Eight leading groups:
• Care England,
• the British Retail Consortium,
• the Federation of Independent Retailers,
• the Association of Convenience Stores,
• British Independent Retailers’ Association,
• the Independent Care Group
• the National Council for Voluntary Organisations
say the problem has been allowed to continue unchecked for too long and that there is no reason for Ofgem to say that energy broker fees must be transparent for micro-businesses and the same not be true for larger SMEs and bigger organisations.
In one example gathered by Box Power, the energy consultancy found a commission fee of £12,000 had been easily applied to a £49,000 contract for one of 16 care homes operated by the provider for up to 1,200 patients in total. The signatories say this shows how unscrupulous brokers are taking advantage of businesses who can ill-afford it, which will be needlessly ramping up prices for customers in the process.

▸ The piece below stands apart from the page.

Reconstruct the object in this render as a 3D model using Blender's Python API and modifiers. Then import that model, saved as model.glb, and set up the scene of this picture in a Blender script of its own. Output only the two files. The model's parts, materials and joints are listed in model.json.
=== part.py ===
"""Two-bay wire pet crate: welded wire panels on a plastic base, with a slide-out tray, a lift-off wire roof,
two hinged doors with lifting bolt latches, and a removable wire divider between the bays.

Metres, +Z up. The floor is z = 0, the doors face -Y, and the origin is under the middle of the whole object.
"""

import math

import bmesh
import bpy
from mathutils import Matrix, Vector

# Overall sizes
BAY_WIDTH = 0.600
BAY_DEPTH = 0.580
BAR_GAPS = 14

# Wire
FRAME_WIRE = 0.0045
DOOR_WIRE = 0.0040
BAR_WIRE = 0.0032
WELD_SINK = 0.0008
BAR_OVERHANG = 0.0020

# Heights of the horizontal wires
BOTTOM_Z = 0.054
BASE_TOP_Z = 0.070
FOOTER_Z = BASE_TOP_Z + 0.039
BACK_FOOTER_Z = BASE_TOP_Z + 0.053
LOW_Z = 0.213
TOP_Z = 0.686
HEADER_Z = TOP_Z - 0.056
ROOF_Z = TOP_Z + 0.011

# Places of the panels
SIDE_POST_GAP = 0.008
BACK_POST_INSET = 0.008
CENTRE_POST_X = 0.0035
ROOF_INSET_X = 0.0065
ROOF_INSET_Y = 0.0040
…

While legislation for greater transparency has already been introduced for very small businesses, who are known as micro-businesses, under Supplier Licence Conditions, Box Power CIC and the other signatories say the regulator has ‘abandoned’ other firms and organisations.
The letter states: “We do not agree that larger businesses are able to look after their own interests, that just because this is a long-standing arrangement that it should continue or that Ofgem are best placed looking at issues affecting microbusinesses only.”
Corin Dalby, the CEO of Box Power CIC who organised the letter, says they will bypass Ofgem and seek help from the Government if the regulator fails to act.
He says: “For there to be trust, there must be transparency. They shouldn’t have to argue for support from the organisation created to protect all consumers. Rogue brokers are adding excessive commissions and all the while it is the end user who is paying for it.
“Transparency should be a given, so whatever the level of commission the business is fully aware and in agreement.
“Not only that but now businesses are incurring even higher energy prices, some brokers are adding even higher fees because they think they can get away with it. This is an extra burden on businesses at exactly the point they can least afford it. We refuse to stand by and allow this to continue and will do all we can to ensure this is brought to a stop.”
Business and industry have been using energy brokers for years and the issue of hidden charges is nothing new.
But this is the first-time leading bodies have come together to denounce the situation and call for urgent reform of the system, driven by the rising cost-of-living and pressures on their members with soaring inflation and reduced profits.
Those who use brokers could be seeing thousands of pounds more on their bill because of extortionate commission fees.
But if the regulator simply added greater transparency to the legislation monitoring energy and brokers, this could significantly reduce the bill for business. The signatories want fee disclosure for all firms, by bringing pre-contract broker cost transparency paid by the businesses within their energy supply contracts to all business sectors and not just the micro-business sector as at present.